## EXERCISE REQUIREMENTS:
Lines holding the string "three" are the ones to copy; find them all in the data.
----
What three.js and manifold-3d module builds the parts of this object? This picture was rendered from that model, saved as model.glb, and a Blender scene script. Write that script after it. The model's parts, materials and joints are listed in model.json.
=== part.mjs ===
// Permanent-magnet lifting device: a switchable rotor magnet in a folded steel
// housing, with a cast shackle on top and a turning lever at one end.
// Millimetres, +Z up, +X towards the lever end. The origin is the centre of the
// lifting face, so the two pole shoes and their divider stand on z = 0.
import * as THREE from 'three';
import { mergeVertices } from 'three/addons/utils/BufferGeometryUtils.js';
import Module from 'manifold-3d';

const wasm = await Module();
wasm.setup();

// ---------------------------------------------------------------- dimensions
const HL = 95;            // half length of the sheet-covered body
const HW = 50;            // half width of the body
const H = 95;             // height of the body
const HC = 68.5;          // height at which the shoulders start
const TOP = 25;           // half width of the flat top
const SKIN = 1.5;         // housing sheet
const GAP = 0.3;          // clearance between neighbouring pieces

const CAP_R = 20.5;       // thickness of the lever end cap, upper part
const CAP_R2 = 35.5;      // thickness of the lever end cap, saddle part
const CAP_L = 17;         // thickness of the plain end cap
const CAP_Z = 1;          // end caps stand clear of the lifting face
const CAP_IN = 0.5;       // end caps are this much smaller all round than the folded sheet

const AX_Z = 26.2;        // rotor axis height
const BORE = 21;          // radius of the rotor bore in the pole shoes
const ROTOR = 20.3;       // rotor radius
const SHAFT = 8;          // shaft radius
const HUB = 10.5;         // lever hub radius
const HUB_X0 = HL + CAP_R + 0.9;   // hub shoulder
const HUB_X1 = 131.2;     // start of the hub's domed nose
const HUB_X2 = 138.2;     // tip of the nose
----
## WRITTEN SOLUTION:
What three.js and manifold-3d module builds the parts of this object? This picture was rendered from that model, saved as model.glb, and a Blender scene script. Write that script after it. The model's parts, materials and joints are listed in model.json.
import * as THREE from 'three';
import { mergeVertices } from 'three/addons/utils/BufferGeometryUtils.js';